| YOUR OBJECTIVE |
Repeat the material exactly, leaving nothing out.

| DATA EXTRACT |
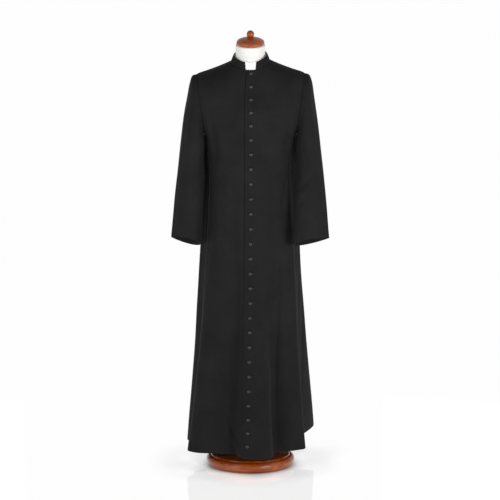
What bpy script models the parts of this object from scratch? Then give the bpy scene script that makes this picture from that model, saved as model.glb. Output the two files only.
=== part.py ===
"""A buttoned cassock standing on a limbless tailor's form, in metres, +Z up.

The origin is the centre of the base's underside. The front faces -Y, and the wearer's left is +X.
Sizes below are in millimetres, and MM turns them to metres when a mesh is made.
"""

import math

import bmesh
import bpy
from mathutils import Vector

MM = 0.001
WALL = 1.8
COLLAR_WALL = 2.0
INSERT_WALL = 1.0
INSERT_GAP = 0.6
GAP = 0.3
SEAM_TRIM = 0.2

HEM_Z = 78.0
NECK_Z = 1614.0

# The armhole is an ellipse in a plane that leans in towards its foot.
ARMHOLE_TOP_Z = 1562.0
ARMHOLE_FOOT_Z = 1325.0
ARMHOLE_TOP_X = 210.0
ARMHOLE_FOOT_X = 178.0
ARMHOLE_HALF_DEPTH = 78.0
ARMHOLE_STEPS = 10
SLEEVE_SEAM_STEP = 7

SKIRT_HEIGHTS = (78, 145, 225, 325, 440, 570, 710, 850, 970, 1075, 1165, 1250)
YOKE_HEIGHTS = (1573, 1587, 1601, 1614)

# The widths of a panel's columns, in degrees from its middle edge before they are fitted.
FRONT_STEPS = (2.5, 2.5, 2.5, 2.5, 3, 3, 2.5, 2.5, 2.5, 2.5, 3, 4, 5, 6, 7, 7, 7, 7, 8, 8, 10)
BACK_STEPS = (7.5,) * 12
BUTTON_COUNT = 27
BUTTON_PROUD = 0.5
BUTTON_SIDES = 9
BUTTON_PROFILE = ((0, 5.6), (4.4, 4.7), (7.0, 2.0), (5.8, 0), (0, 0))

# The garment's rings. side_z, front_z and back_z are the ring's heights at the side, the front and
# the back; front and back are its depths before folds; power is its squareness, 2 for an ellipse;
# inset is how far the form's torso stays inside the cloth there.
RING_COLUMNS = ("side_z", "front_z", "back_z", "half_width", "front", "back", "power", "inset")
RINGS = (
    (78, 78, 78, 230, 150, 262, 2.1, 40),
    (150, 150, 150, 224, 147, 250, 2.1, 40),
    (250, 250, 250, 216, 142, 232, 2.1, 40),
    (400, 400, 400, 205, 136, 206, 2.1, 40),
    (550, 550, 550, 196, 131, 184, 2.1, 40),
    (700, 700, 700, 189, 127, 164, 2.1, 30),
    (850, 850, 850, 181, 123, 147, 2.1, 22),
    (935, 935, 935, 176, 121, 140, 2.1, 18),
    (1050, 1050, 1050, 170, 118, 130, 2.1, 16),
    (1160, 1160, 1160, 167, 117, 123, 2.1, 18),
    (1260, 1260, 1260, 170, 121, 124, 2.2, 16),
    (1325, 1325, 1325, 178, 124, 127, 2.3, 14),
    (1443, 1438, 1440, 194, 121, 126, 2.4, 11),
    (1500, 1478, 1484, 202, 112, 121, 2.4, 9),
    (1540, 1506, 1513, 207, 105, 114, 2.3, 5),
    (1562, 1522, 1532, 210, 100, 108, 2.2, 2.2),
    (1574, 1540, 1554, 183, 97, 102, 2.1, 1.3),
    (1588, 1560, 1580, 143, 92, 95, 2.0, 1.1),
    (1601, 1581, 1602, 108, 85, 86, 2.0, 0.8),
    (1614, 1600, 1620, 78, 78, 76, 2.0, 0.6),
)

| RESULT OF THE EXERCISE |
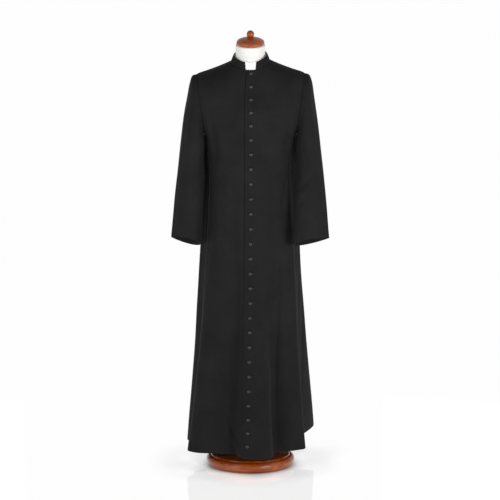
What bpy script models the parts of this object from scratch? Then give the bpy scene script that makes this picture from that model, saved as model.glb. Output the two files only.
=== part.py ===
"""A buttoned cassock standing on a limbless tailor's form, in metres, +Z up.

The origin is the centre of the base's underside. The front faces -Y, and the wearer's left is +X.
Sizes below are in millimetres, and MM turns them to metres when a mesh is made.
"""

import math

import bmesh
import bpy
from mathutils import Vector

MM = 0.001
WALL = 1.8
COLLAR_WALL = 2.0
INSERT_WALL = 1.0
INSERT_GAP = 0.6
GAP = 0.3
SEAM_TRIM = 0.2

HEM_Z = 78.0
NECK_Z = 1614.0

# The armhole is an ellipse in a plane that leans in towards its foot.
ARMHOLE_TOP_Z = 1562.0
ARMHOLE_FOOT_Z = 1325.0
ARMHOLE_TOP_X = 210.0
ARMHOLE_FOOT_X = 178.0
ARMHOLE_HALF_DEPTH = 78.0
ARMHOLE_STEPS = 10
SLEEVE_SEAM_STEP = 7

SKIRT_HEIGHTS = (78, 145, 225, 325, 440, 570, 710, 850, 970, 1075, 1165, 1250)
YOKE_HEIGHTS = (1573, 1587, 1601, 1614)

# The widths of a panel's columns, in degrees from its middle edge before they are fitted.
FRONT_STEPS = (2.5, 2.5, 2.5, 2.5, 3, 3, 2.5, 2.5, 2.5, 2.5, 3, 4, 5, 6, 7, 7, 7, 7, 8, 8, 10)
BACK_STEPS = (7.5,) * 12
BUTTON_COUNT = 27
BUTTON_PROUD = 0.5
BUTTON_SIDES = 9
BUTTON_PROFILE = ((0, 5.6), (4.4, 4.7), (7.0, 2.0), (5.8, 0), (0, 0))

# The garment's rings. side_z, front_z and back_z are the ring's heights at the side, the front and
# the back; front and back are its depths before folds; power is its squareness, 2 for an ellipse;
# inset is how far the form's torso stays inside the cloth there.
RING_COLUMNS = ("side_z", "front_z", "back_z", "half_width", "front", "back", "power", "inset")
RINGS = (
    (78, 78, 78, 230, 150, 262, 2.1, 40),
    (150, 150, 150, 224, 147, 250, 2.1, 40),
    (250, 250, 250, 216, 142, 232, 2.1, 40),
    (400, 400, 400, 205, 136, 206, 2.1, 40),
    (550, 550, 550, 196, 131, 184, 2.1, 40),
    (700, 700, 700, 189, 127, 164, 2.1, 30),
    (850, 850, 850, 181, 123, 147, 2.1, 22),
    (935, 935, 935, 176, 121, 140, 2.1, 18),
    (1050, 1050, 1050, 170, 118, 130, 2.1, 16),
    (1160, 1160, 1160, 167, 117, 123, 2.1, 18),
    (1260, 1260, 1260, 170, 121, 124, 2.2, 16),
    (1325, 1325, 1325, 178, 124, 127, 2.3, 14),
    (1443, 1438, 1440, 194, 121, 126, 2.4, 11),
    (1500, 1478, 1484, 202, 112, 121, 2.4, 9),
    (1540, 1506, 1513, 207, 105, 114, 2.3, 5),
    (1562, 1522, 1532, 210, 100, 108, 2.2, 2.2),
    (1574, 1540, 1554, 183, 97, 102, 2.1, 1.3),
    (1588, 1560, 1580, 143, 92, 95, 2.0, 1.1),
    (1601, 1581, 1602, 108, 85, 86, 2.0, 0.8),
    (1614, 1600, 1620, 78, 78, 76, 2.0, 0.6),
)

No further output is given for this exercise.